■ **Exercise instructions**: Say how many lines in the data below contain the word "with", and give no other text.

■ **Task input**:

● ● ● ● ● ● ●

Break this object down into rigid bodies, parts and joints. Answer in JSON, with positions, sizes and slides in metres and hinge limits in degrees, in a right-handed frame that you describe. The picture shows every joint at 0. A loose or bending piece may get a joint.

● ● ● ● ● ● ●

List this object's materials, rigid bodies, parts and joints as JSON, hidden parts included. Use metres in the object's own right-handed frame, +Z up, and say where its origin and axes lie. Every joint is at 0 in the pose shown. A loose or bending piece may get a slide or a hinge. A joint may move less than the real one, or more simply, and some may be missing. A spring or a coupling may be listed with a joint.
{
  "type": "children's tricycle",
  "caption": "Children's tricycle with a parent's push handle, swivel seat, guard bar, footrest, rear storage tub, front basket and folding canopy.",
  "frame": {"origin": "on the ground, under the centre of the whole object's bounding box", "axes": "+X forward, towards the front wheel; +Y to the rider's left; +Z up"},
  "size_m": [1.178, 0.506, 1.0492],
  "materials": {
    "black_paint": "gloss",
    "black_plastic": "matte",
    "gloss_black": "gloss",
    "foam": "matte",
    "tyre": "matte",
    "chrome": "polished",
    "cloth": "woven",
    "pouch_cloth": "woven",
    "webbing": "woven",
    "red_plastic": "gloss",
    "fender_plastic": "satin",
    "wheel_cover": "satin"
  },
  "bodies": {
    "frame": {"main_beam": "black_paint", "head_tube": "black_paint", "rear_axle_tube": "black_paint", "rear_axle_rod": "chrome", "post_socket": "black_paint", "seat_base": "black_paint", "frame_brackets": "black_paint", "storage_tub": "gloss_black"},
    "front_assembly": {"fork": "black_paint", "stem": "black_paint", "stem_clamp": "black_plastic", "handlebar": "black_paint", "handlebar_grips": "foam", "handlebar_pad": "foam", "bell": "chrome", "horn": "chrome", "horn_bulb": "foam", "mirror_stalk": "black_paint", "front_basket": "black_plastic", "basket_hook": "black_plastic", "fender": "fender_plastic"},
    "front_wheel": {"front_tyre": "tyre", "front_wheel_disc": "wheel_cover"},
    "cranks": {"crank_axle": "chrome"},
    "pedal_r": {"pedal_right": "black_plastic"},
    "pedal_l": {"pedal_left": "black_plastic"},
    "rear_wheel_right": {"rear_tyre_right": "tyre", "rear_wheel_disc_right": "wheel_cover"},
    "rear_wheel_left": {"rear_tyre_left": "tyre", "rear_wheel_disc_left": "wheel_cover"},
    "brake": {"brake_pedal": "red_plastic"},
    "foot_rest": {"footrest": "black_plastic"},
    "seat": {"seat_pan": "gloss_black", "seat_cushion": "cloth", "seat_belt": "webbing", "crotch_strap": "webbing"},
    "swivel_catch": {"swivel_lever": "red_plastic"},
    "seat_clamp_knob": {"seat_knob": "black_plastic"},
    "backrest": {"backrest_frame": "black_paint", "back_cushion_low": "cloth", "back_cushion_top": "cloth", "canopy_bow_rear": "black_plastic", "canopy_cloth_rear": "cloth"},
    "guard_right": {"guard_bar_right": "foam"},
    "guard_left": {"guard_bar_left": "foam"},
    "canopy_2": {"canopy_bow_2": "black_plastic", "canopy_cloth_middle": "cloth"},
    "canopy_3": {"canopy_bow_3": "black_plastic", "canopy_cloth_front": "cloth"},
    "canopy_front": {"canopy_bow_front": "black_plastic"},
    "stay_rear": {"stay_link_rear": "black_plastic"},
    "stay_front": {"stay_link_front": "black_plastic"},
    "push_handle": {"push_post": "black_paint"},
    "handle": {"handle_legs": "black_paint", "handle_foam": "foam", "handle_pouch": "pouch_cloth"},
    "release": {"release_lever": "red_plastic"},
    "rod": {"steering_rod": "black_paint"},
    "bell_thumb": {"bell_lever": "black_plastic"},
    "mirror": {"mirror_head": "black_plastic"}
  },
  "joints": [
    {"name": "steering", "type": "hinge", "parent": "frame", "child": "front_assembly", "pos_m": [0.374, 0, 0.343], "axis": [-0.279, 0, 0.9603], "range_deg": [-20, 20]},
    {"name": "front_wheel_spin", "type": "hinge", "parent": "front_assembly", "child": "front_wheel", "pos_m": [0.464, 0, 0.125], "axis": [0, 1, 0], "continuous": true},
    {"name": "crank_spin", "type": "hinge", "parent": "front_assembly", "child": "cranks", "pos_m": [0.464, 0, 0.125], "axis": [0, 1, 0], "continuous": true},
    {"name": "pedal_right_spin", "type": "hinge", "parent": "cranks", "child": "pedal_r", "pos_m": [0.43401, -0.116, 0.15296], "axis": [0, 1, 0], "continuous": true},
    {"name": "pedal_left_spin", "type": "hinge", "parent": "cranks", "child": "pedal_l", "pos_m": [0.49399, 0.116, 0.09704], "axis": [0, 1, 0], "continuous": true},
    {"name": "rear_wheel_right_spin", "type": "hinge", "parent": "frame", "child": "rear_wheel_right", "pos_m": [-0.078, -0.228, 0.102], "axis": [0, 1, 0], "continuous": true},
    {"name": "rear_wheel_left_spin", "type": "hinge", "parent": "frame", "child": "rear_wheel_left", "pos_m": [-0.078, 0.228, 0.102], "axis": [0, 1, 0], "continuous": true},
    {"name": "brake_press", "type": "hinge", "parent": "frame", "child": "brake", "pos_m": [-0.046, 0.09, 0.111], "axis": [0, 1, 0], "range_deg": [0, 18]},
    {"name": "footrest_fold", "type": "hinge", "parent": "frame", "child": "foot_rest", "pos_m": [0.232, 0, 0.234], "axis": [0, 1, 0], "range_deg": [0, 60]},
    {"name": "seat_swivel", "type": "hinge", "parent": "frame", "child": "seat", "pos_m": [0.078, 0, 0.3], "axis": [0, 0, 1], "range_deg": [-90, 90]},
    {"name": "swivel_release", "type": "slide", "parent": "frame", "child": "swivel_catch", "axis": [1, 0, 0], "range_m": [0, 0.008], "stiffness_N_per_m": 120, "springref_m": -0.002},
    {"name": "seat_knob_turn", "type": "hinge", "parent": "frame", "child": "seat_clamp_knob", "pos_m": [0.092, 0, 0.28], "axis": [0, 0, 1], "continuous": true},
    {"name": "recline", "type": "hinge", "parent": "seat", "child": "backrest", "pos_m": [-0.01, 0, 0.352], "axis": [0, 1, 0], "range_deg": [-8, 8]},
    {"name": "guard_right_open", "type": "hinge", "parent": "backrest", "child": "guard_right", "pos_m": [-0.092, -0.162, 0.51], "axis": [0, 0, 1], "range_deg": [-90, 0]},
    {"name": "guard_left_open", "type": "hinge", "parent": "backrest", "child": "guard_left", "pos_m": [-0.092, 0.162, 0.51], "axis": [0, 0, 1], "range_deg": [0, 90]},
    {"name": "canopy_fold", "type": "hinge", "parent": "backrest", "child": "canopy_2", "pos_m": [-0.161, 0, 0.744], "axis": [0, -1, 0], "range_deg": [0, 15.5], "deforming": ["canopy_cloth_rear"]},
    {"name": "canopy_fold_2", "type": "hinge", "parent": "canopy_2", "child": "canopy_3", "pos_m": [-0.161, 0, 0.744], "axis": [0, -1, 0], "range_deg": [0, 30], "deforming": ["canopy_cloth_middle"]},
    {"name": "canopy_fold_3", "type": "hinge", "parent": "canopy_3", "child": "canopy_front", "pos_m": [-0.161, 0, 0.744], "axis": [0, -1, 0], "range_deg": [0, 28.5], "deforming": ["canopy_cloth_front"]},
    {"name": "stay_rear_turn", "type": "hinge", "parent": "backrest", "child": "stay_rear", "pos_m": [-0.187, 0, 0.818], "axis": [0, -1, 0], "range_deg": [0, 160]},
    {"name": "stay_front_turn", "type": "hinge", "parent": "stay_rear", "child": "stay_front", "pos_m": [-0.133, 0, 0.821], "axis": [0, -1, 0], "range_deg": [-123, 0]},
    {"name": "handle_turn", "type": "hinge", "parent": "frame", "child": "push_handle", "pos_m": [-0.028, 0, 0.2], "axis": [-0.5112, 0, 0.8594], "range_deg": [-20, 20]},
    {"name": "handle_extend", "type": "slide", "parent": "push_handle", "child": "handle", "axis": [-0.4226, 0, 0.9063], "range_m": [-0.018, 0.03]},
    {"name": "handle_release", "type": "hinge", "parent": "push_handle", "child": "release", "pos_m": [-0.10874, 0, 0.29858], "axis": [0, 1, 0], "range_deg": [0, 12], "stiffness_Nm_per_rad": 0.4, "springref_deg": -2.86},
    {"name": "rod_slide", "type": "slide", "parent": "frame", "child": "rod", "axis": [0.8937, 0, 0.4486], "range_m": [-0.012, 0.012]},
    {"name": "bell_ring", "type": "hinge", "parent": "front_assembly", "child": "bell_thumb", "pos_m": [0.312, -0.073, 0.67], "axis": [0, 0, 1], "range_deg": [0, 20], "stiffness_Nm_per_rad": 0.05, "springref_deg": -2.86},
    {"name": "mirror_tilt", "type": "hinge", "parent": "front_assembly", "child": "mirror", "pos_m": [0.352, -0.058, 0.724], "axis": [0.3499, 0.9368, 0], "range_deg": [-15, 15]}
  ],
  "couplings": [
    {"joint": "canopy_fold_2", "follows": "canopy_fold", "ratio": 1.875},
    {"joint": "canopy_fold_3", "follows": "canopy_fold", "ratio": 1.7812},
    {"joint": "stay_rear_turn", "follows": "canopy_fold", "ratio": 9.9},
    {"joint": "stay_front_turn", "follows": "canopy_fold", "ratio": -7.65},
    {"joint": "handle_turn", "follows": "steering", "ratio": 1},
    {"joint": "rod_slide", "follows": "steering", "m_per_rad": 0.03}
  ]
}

● ● ● ● ● ● ●

■ **The output**: 3